The father was standing there rather forlornly looking from afar at the process his wife was undertaking. Watching the sacrifices in real time his wife had to make for their children given the limited funds.
I stopped near them and observed again. Eyed them a little to make sure my gut instinct was correct.
I took a step over to the husband and said as gently and as softly as possible, “You guys trying to get this all done on a tight budget?”
His head sagged as his body heaved, as if to scream “YES!”
His eyes said it all again when he looked up at me.
Before he had to face the humiliation of verbalizing any of this, I simply said somewhat apologetically “Here, it’s a gift card.”
His mouth opened as he gasped and his eyes went wide.
I quickly pulled my hand back from the card leaving it in the husband’s, looked away to maintain my composure, and slapped his shoulder quickly while adding “Merry Christmas.”
I strode quickly and deliberately away with my CAT Dozer under my arm and went back to the same clerk. I reconfirmed the couple could not trace the card back to me to find out my name, paid for my single toy with a huge smile on my face, and got the hell out of there before they could get a good look at me.
I walked to the car whistling "It's Beginning to look a lot like Christmas", smiling, and with tears in my eyes utterly resolved to do this every year from now on.
For the first time all year, I am actually looking forward to putting on some Christmas music.
And here's Bing doing it proud ...


Salon.com
Comments
To come on-line and bleat about it is not.......
This is not a joke: You are a kind and gentle man.
I won a company bonus once and gave it to a secretary I knew was on the verge of filing personal bankruptcy. The company president was furious with me, saying I showed him up.
I was at a christmas function that was fundraising for a charity and I filled out the tickets as "needy family" for the winner and had explained it to the organizer. The organizer mentioned my name and there were a few in the crowd snorting I did it to pander for votes. (I was a selectman at the time.)
I own Pats season tickets and always look for a kid who looks like he is attending his first game. I know how much it costs to get that done as a one game event, and go at half time and buy the kid a souvenir. Some parents (not many, but some ... I have been doing that 15 years) have looked at me like I am some kind of pervert. Luckily the folks with seats around me can help out there, as they call me "the first game fairy" and actually help me search the crowd before the half for my targets. First time I did it was at a Red Sox game honoring the Jimmy Fund and picked up the tab for a dad whose kid was loaded down with stuff and was bald, which is an obvious effect of chemo treatment.
And, bottom line, it was a fun thing for me to do. I am sitting here wishing I had more money at the moment, as I would like to go and buy about 5 or 6 more gift cards of comparable amount and spend the day just watching and observing and passing them out.

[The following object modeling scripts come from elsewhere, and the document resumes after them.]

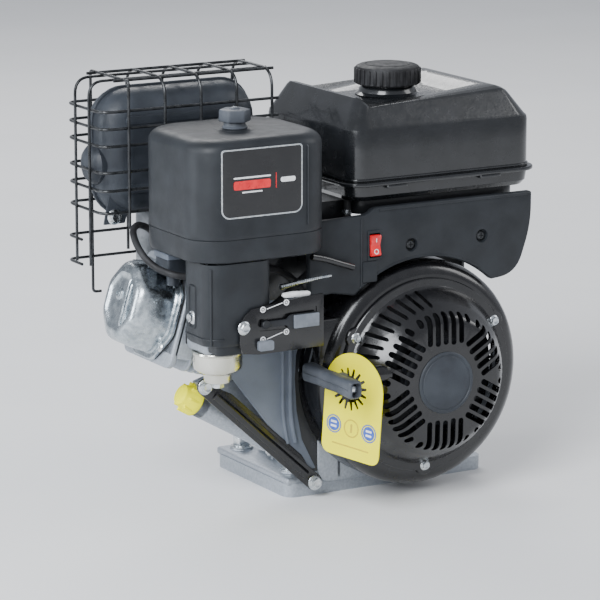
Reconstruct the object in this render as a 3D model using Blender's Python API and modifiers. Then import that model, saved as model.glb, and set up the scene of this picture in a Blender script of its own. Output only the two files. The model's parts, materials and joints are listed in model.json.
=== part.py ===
"""Small single-cylinder gasoline engine with a horizontal shaft, as an assembly of separate parts.

Metres, +Z up. The crankshaft runs along Y: the recoil starter faces -Y and the output shaft leaves
towards +Y. The cylinder leans towards -X. The origin is on the base's underside, under the crank axis.
"""

import math

import bmesh
import bpy
from mathutils import Matrix, Vector

# Engine layout
CRANK_HEIGHT = 0.125
CYLINDER_RISE = math.radians(17)
BORE_RADIUS = 0.0396
CRANK_THROW = 0.031
ROD_LENGTH = 0.117
DECK = 0.178
GAP = 0.0003
UP = Vector((0, 0, 1))

# Crankcase and its base
CASE_LEFT, CASE_RIGHT = -0.094, 0.090
CASE_FRONT, CASE_BACK, CASE_TOP = -0.044, 0.062, 0.204
BASE_LEFT, BASE_RIGHT, BASE_FRONT, BASE_BACK = -0.125, 0.108, -0.045, 0.105
BASE_THICK = 0.014
MOUNT_X, MOUNT_Y, MOUNT_RADIUS = (-0.105, 0.090), (-0.018, 0.085), 0.0055
DRAIN_SPOT = (CASE_LEFT, 0.035, 0.030)

# Shaft line
JOURNAL_RADIUS, OUTPUT_RADIUS = 0.0124, 0.0127
WEB_RADIUS, PIN_RADIUS = 0.047, 0.015
SHAFT_END = 0.158
BEARING_RADIUS = 0.0258
GEAR_MODULE = 0.128 / 42
CRANK_TEETH, CAM_TEETH = 14, 28
CAM_ANGLE = math.radians(245)

# Cooling and starting
FLYWHEEL_RADIUS = 0.088
HOUSING_RADIUS, HOUSING_FRONT, HOUSING_BACK = 0.115, -0.1003, -0.050
ROPE_Y, ROPE_Z = -0.131, 0.140
STARTER_FACE = 0.1415
GRIP_X, GRIP_HALF_LENGTH = -0.1245, 0.047

# Head and ports, measured along the cylinder from the crank axis
HEAD_START, HEAD_END, HEAD_HALF_X, HEAD_HALF_Y = 0.1788, 0.2563, 0.052, 0.050
PORT_X, PORT_Z = -0.222, 0.195

# Air cleaner, fuel tank, muffler
CLEANER_X, CLEANER_Y, CLEANER_HALF_X, CLEANER_HALF_Y = -0.195, -0.066, 0.073, 0.066
CLEANER_FLOOR, CLEANER_SEAM, CLEANER_TOP = 0.2665, 0.2895, 0.385
TANK_LOW, TANK_HIGH = Vector((-0.076, -0.088, 0.302)), Vector((0.136, 0.092, 0.402))
TANK_SEAM, TANK_WALL = 0.3205, 0.003
FILLER_X, FILLER_Y = 0.022, 0.008
MUFFLER_LOW, MUFFLER_HIGH = Vector((-0.285, 0.030, 0.287)), Vector((-0.111, 0.090, 0.412))
GUARD_LEFT, GUARD_RIGHT, GUARD_FRONT, GUARD_BACK = -0.296, -0.098, 0.0185, 0.101
GUARD_TOP, GUARD_WIRE = 0.4245, 0.0015
HOOP_HEIGHTS = (0.295, 0.317, 0.335, 0.361, 0.378, 0.395)
ARCH_FIRST, ARCH_STEP, ARCH_COUNT = -0.266, 0.040, 5
PIPE_Y = 0.0655

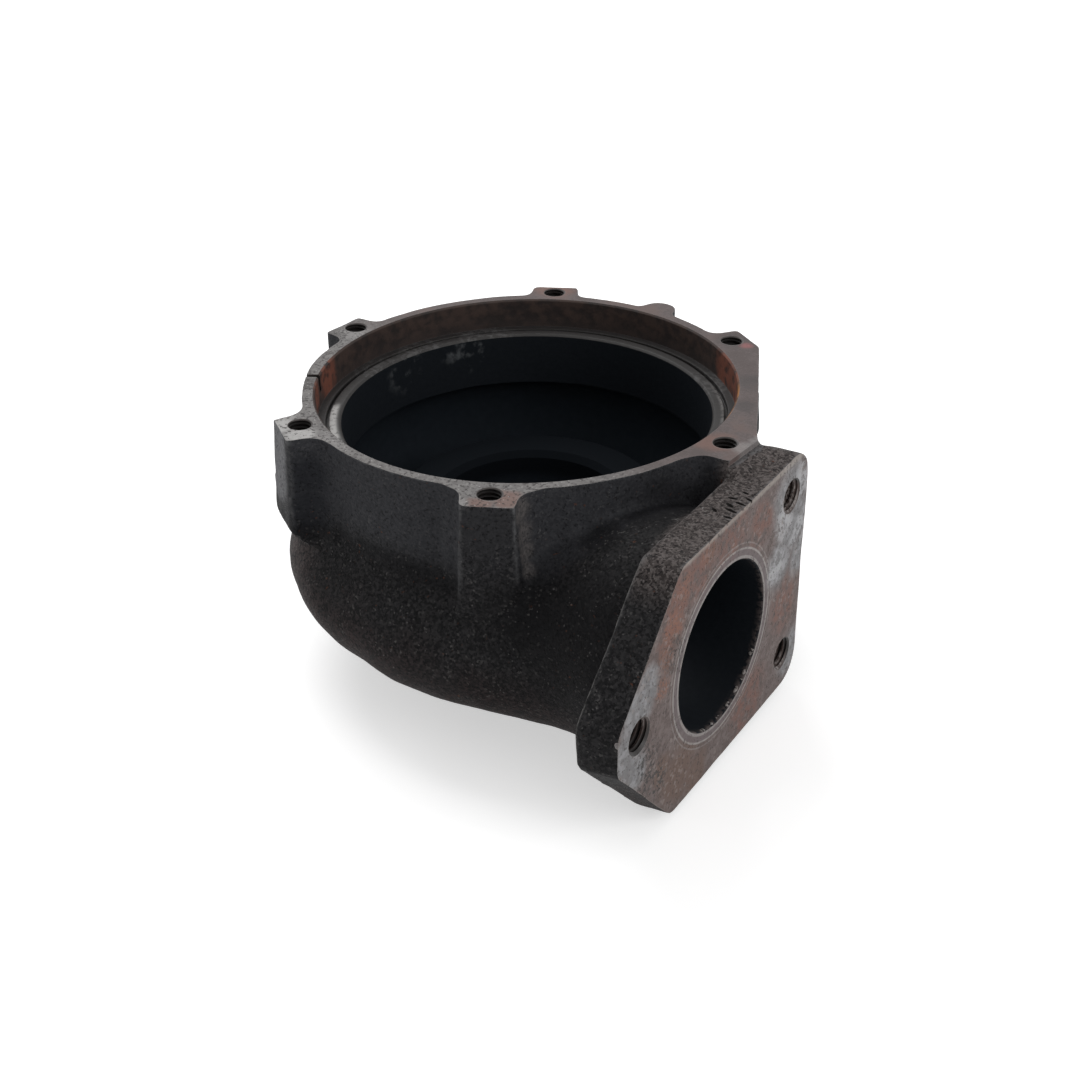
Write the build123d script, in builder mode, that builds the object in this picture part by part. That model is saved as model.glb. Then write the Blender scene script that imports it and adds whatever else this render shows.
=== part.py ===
from build123d import *
from math import cos, radians, sin
import os

# Turbine housing of a turbocharger: a scroll casting with a six-lug rim and a three-hole inlet flange.
# Millimetres. The turbine axis is Z and the outlet face lies on Z = 0. The rim looks up, the inlet along +X.

# Driving dimensions of the rim
total_height = 65.0
pitch_radius = 54.0
rim_outer_radius = 51.8
rim_shift = 1.1
rim_shift_angle = -56.3
register_radius = 48.9
register_depth = 7.4

# Lugs round the rim
lug_angles = (115.6, 175.6, 235.6, 295.6, 355.6, 55.6)
front_lug_angle = 295.6
lug_reach = 58.4
lug_half_width = 5.7
lug_root_half_width = 9.6
lug_root_inset = 1.2
lug_waist_growth = 1.5
lug_waist_reach = 0.3
lug_knee_growth = 0.3
lug_knee_reach = 2.4
lug_bury = 10.0
lug_depth = 27.0
front_lug_depth = 30.0
lug_draft = 3.0
lug_foot_chamfer = 4.5
rim_tap_drill = 5.0
rim_tap_mouth = 5.8
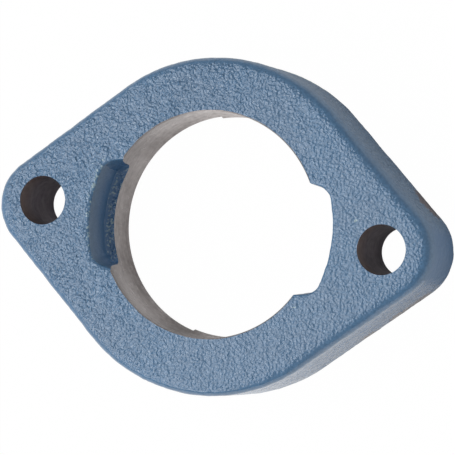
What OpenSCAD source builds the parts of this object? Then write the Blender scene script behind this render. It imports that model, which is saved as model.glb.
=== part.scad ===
// Oval two-bolt flanged housing for an insert bearing: one painted iron casting with a spherical seat.
// The origin is on the bore axis at the mounting face, +Z runs along the bore to the slotted face,
// and +X runs along the line of the two bolt holes.

/* [Casting] */
// Overall width, across the round middle
body_w = 66.8; // [62:0.1:72]
// Thickness, from the mounting face to the slotted face
body_t = 17.3; // [15:0.1:20]
// Radius of each end, round the bolt hole's centre
end_r = 9.75; // [8:0.25:12]
// Rounding of the edge round the slotted face
front_edge_r = 2.1; // [0.5:0.1:3]
// Rounding of the edge round the mounting face
back_edge_r = 0.8; // [0.3:0.1:1.5]

/* [Bolt holes] */
// Distance between the two hole centres
bolt_spacing = 71.5; // [69:0.5:76]
// Diameter of each hole
bolt_hole_d = 9.8; // [6:0.1:11]

/* [Bearing seat] */
// Diameter of the spherical seat
seat_d = 47; // [44:0.1:48]
// Height of the seat's centre above the mounting face
seat_z = 9.8; // [8.5:0.1:11]
// Chamfer on the seat's front edge
seat_chamfer = 0.3; // [0.1:0.05:0.6]
// Chamfer on the seat's back edge, above the relief
back_chamfer = 0.45; // [0.2:0.05:0.8]

/* [Loading slots] */
// Radius of the slots' outer wall, from the bore axis
slot_r = 25.4; // [24.8:0.1:26.5]
// Width of a slot where it opens into the seat
slot_w = 21.9; // [15:0.1:25]
// Slant of each side wall, so that the slot narrows outwards
slot_slant = 10; // [0:0.5:20]
// Rounding of the slot's two outer corners
slot_corner_r = 3.2; // [1:0.1:4]
// Height of the slot's floor above the mounting face
slot_floor_z = 8.3; // [7:0.1:11]

/* [Back relief] */
// Radius of the cast relief behind the seat
relief_r = 25.2; // [24:0.1:27]
// Depth of the relief from the mounting face
relief_depth = 2.4; // [1.5:0.1:4]
// Angle of each land that interrupts the relief, at the top and the bottom
land_angle = 28; // [10:1:60]
// Height of the chamfer behind each land
land_chamfer = 2; // [0.5:0.1:2.5]

/* [Hidden] */
$fn = 128;
paint_blue = [0.44, 0.53, 0.61];
past = 1; // how far a cut runs past the face that it opens
blend = 0.005; // how far a round stays inside the face that it runs into, so that they cross cleanly
far_out = 2; // a cut's far corners lie this many times as far out as the wall that they pass
slot_reach = 4; // how far a slot's cut runs on into the bore

// Outline: a round middle and two round ends, joined by straight tangent flanks
body_r = body_w / 2;
end_x = bolt_spacing / 2;
body_l = bolt_spacing + 2 * end_r;
flank_a = acos((body_r - end_r) / end_x);
flank_in = [cos(flank_a), sin(flank_a)] * (body_r - end_r);
flank_l = end_x * sin(flank_a);

// Seat: the sphere's radius, and how wide the seat is at the slotted face, above its back chamfer
// and above the lands' chamfer
seat_r = seat_d / 2;
seat_mouth_r = sqrt(pow(seat_r, 2) - pow(body_t - seat_z, 2));
seat_back_r = sqrt(pow(seat_r, 2) - pow(seat_z - relief_depth - back_chamfer, 2));
seat_land_r = sqrt(pow(seat_r, 2) - pow(seat_z - land_chamfer, 2));

// Slot: the side wall's distance from the bore axis, and the corner that touches it and the outer wall
slot_open_x = sqrt(pow(seat_mouth_r, 2) - pow(slot_w / 2, 2));
side_normal = [sin(slot_slant), cos(slot_slant)];
side_d = side_normal * [slot_open_x, slot_w / 2];
corner_x = slot_r - slot_corner_r + blend;
corner_a = 90 - slot_slant - acos((side_d - slot_corner_r) / corner_x);
corner = [cos(corner_a), sin(corner_a)] * corner_x;
slot_in_x = slot_open_x - slot_reach;
slot_in_y = (side_d - blend - slot_in_x * side_normal[0]) / side_normal[1];
corner_side = corner + side_normal * (slot_corner_r - blend);

// Section of the rough casting from x = from out to a wall at x = to, with spare metal on both faces
module wall_section(from, to, spare) {
  w = to - from;
  top = body_t + spare - front_edge_r;
  bottom = back_edge_r - spare;
  translate([from, bottom]) square([w, top - bottom]);
  translate([from, top]) square([w - front_edge_r, front_edge_r]);
  translate([from, bottom - back_edge_r]) square([w - back_edge_r, back_edge_r]);
  translate([to - front_edge_r, top]) quarter_disc(front_edge_r);
  translate([to - back_edge_r, bottom]) mirror([0, 1]) quarter_disc(back_edge_r);
}

module quarter_disc(r) {
  intersection() {
    circle(r);
    square(r);
  }
}

// Disc with the casting's rounded edges
module edged_disc(r) {
  rotate_extrude() wall_section(0, r, 2 * blend);
}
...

What I left out of the retelling was how many employees I had to check with to make sure it was instant. One told me it took 6 hours to process in the system, so I went to customer service. I had to talk to one rep and then the manager to make sure this would work as intended. Asked if I could just get a credit slip and hand it to them. Apparently there are two kinds of cards, and I had to make sure I used the right one. Hence cycling back to the same clerk as told in the story. I made sure I described them in detail so there would be no problem while looking over my shoulder to get the hell out of there so I would not run into them.
Quite honestly, I was somewhat motivated here to put it up after reading my friend John Blumenthal's take that the rich only bestow such stuff around Christmas for the tax deduction. I don't keep receipts -- financially or emotionally -- on these things. It's fun. I feel good, it hopefully helps others, and it honors my grandfather. Seems to me to be a perfect trifecta.
So, thanks for the kind comments. I also can understand the less than positive reactions, too, and that's ok.